Pour le site Global Brief (Toronto)
Samir Kassir avait identifié, dans ses Considérations, plusieurs facteurs à
ce qu’il appelait le « malheur arabe » face à la modernité (S.
Kassir, Considérations sur le malheur
arabe, Actes Sud, 2004). Plus prosaïquement, les analyses récentes (voir
par exemple The Economist, 14 mai
2016, The War Within) avancent souvent
quatre dynamiques de l’effondrement de l’ordre politique arabe dans les
dernières années : 1- l’échec du modèle autocratique ; 2- le
caractère non soutenable du système d’économie de rente ; 3- les tensions
entre religion et politique, particulièrement dans le monde sunnite ; 4- les
interventions déstabilisatrices des Etats-Unis, suivies sous Barack Obama par
un désengagement tout aussi déstabilisant.

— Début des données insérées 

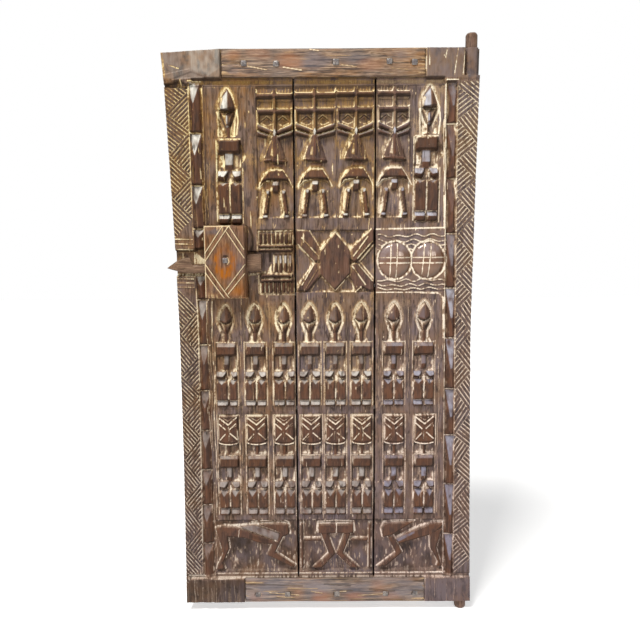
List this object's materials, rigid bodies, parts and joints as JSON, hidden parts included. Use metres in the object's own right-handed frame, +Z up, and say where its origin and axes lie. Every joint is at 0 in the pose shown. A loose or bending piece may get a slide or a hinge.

En cette année de centenaire des
accord Sykes – Picot, bien d’autres hypothèses encore peuvent être
avancées : un déclin
des politiques étrangères arabes depuis une trentaine d’années face aux
trois puissances régionales non arabes (Turquie, Israël, Iran) ; la non
résolution du conflit israélo-arabe et la perception arabe d’un refus ou
renoncement extérieur à traiter le sujet ; des questions de minorités et
de réfugiés suspendues au point d’en devenir autant de conflits gelés… La liste
est longue.
Il est pourtant un facteur commun à l’ensemble de ces
maux : ils ont été engendrés il y a longtemps (soit du fait des acteurs
régionaux eux-mêmes, soit des acteurs extérieurs), par la recherche de
l’intérêt de possession qui caractérisait l’époque. C’est-à-dire par la
conviction que dans un jeu à somme nulle, tout ce qui était gagné par l’un
(pétrole, territoire, influence…) était perdu pour l’autre. Il fallait donc
posséder, et empêcher l’autre de posséder ou d’accéder à des leviers qui
puissent lui permettre de posséder un jour. Dans cette logique, il était utile
de diviser pour régner, de cloisonner pour prévenir, de monopoliser le pouvoir
pour tenir la société, d’avoir recours à des puissances extérieures pour
consolider ses acquis.
Les temps ne sont plus à l’intérêt de possession mais à
l’intérêt de milieu, c'est-à-dire à la construction d’un environnement stable
et prospère, avec des voisins en mesure de participer à l’élaboration d’un
cadre collectif autorisant le pacte de sécurité, l’échange ou les économies
d’échelle. Dans cette perspective, l’absence de dialogue politique national
dans beaucoup de pays arabes, la stagnation économique et sociale, l’absence
d’inscription dans des logiques d’intégration régionales et globales, constitue
une triple
impasse suicidaire. Dans cette perspective encore, les recettes antérieures
ne garantissent plus la stabilité mais précipitent au contraire la marche à l’explosion.